My joy meter is flat…struggling to rejoice…especially hard to “in all things give thanks”.  Come Lord Jesus.

I had no words, no answers.  I still don’t.  

What about you?  What has been your response to this pain?  How have you wrestled with your own questions?

I’m not a theologian.  Most of my friends aren’t either.  We are simple women who love our families and our children with all that we are, despite the fact that we live in a fallen, fallen world.  I do not have answers for this one.  But here are a few things that have been resonating in my heart.

1.  God does not condemn my questions.  This weekend, He very quietly reminded me of someone.  Someone who had the very same question I had, a godly woman who knew Jesus personally.  He reminded me of the words of Mary, found in the book of John, Chapter 11.

When Mary came where Jesus was, she saw Him, and fell at His feet, saying to Him, “Lord, if You had been here, my brother would not have died.”  v. 32

“If only you would have been here!”  Can’t you hear the pain in Mary’s voice, her desperation as she fell at His feet?  She knew Jesus, she had seen Him heal others.  Why hadn’t He come?  Mary laid her shattered heart out there, in sheer agony and disappointment.  Jesus did not cast her aside or disown her.  He met her there in the midst of her heartbreak.  Read on.

When Jesus saw her weeping, and the Jews who came with her also weeping, He was deeply moved in spirit and was troubled, and said, “Where have you laid him?”  They said to Him, “Lord, come and see.”  Jesus wept.  vs. 33-34

2.  Jesus weeps with us.  Jesus was so deeply effected by the moment that He was moved to tears.  For a moment put yourself in the scene and imagine.  Look at Jesus.  He is found there, with His friends, in tears.  Maybe He hurt because His dear friends were in so much pain.  Maybe He wept because He understood that the painful sting of death was something mankind had to endure.  He even knew that He would raise Lazarus from the dead, He knew how this was all going to turn out, yet He was taken with the hurt of that moment.  And He wept.

My friends, we have grieved.  We have wept.  And we have no answers.  

We do, though, know how this turns out, that some day evil will be obliterated and will no longer co-exist with good.  There will be a day…a day when there will be no more tears, no more pain.  God will declare that is enough, and He will right what is wrong.

Until then, I can only live by His grace.  I will hold my own babies tighter and extend His grace more.  I will cry again for these families of Newtown, Connecticut, I’m sure of it.  

I will ask Him to remind me of His presence, that He walks with me.  

I will breathe in moments of joy with a different intentionality.  I will continue to give thanks for what I still have.  And I will stand in the truth of His Word that although there is a season to mourn, His joy will indeed be found.

Weeping may last through the night,
but joy comes with the morning.  Ps. 30:5

8 Comments

  1. Brandy Turnage on December 18, 2012 at 6:24 am

    Thank you for this.
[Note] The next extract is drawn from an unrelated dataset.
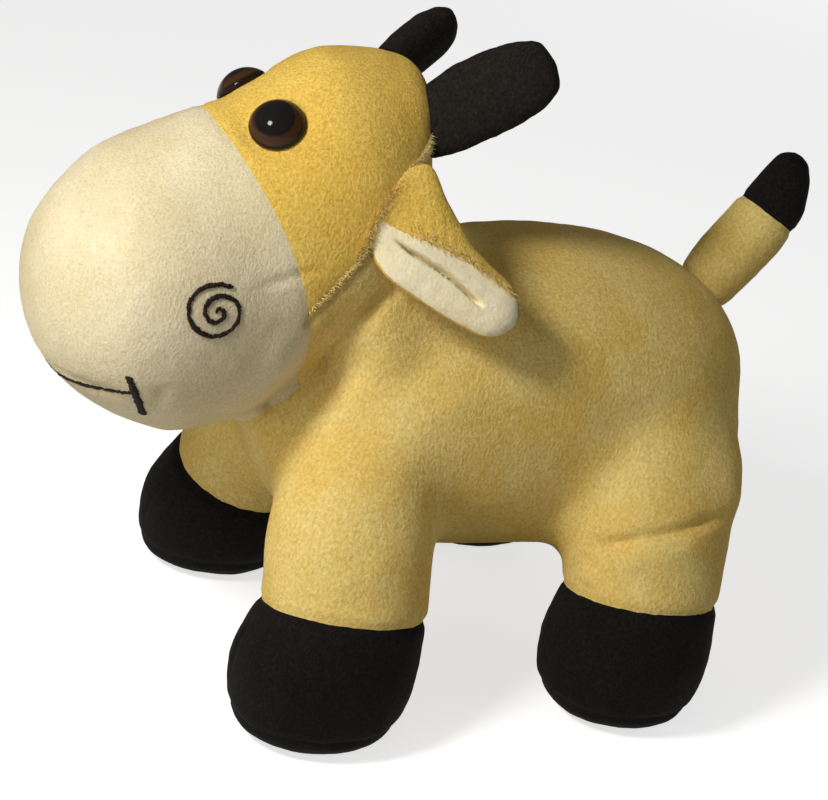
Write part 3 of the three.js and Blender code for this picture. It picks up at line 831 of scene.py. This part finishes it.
figure = stuffed("figure", figure_nodes, figure_fills, FIGURE_VOXEL, FIGURE_SOFTENING)
plump(figure, FIGURE_PLUMPNESS)
stuff(figure)
refine(figure, 2)
figure_labels = Labels(figure_nodes)
crease(figure, figure_seams, figure_labels)
for depth, half_width, places in FOLDS.values():
    fold(figure, depth, half_width, places)
    fold(figure, depth, half_width, mirrored(places))
fold(figure, *CROWN)
fold(figure, *CHEST_SEAM)
for side in SIDES:
    seat_eye(figure, side)
lump(figure, 3.0)
points, _ = points_of(figure)
points[:, 2] = np.maximum(points[:, 2], 0)
set_points(figure, points)
pieces = parted(figure, figure_seams, figure_labels, figure_covers)

paint(pieces["torso"], yellow)
paint(pieces["face"], head_yellow)
paint(pieces["muzzle"], cream)
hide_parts("body_cover", "nape_cover", "body_fill")
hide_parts("face_cover", "head_fill")
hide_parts("muzzle_cover")
muzzle_tree = tree_of(pieces["muzzle"])
for name in ("face", "muzzle"):
    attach(pieces[name], "head")
for leg in LEGS:
    hoof, sole = pieces[f"hoof_{leg}"], pieces[f"hoof_sole_{leg}"]
    paint(hoof, black)
    paint(sole, black)
    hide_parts(f"hoof_cover_{leg}", f"leg_fill_{leg}")
    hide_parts(f"sole_{leg}")
    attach(hoof, "body")
    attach(sole, "body")
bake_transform(pieces["torso"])


# Horns


def horn(side):
    """A stuffed horn, whose root goes into the head."""
    cover, fill = f"horn_cover_{side}", f"horn_fill_{side}"
    piece = refine(stuffed(f"horn_{side}", [cover], [fill], SMALL_VOXEL, SMALL_SOFTENING), 1)
    plump(piece, SMALL_PLUMPNESS)
    points, _ = points_of(piece)
    far = np.linalg.norm(points - np.array(neck_point), axis=1)
    tip, root = points[far.argmax()], points[far < far.min() + ROOT_REACH].mean(axis=0)
    set_in(piece, root, (tip - root) / np.linalg.norm(tip - root))
    lump(piece, 9.0)
    paint(piece, horn_black)
    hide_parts(cover, fill)
    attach(piece, "head")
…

I so needed it!

  2. Kerrie Green on December 18, 2012 at 7:27 am

    Thank you Julie…what a healing message!

  3. Christie L Suttle on December 18, 2012 at 7:30 am

    Thank you so much Julie. I have been struggling with this as well. I just wanted to say “thank you”.

  4. stunkard on December 18, 2012 at 7:36 am

    Thank you. Just what I needed to hear this morning. Words still fail me even though I tried to write about it on my own blog. I couldn’t stop the tears.

  5. denvsut@gmail.com on December 18, 2012 at 7:55 am

    Beautifully honest and encouraging!

  6. Drew Kenyon on December 18, 2012 at 8:28 am

    Thank you Julie….. tears cascading as I read- I so needed to hear these words this morning and to have that continual reminder of Christ’s new mercies every morning. Blessings- Drew

  7. Keri Mills on December 18, 2012 at 12:54 pm

    Thank you for your tears as much as your words. I felt as if I was just an overly emotional female. No one else around me had broken down in a fit of tears or fallen on knees and face in prayer. The suffering of the world has truly taken a tole in my heart this year, and I just haven’t been feeling very joyful with the Christmas spirit eluding me. There is comfort in shared feelings, honesty and pain. Sometimes healing and ultimately joy comes first from tears.

  8. Shawna on December 18, 2012 at 5:31 pm

    Thanks Julie. Needed to be reminded of Joy. Love the verse one of my favorites. It is so true.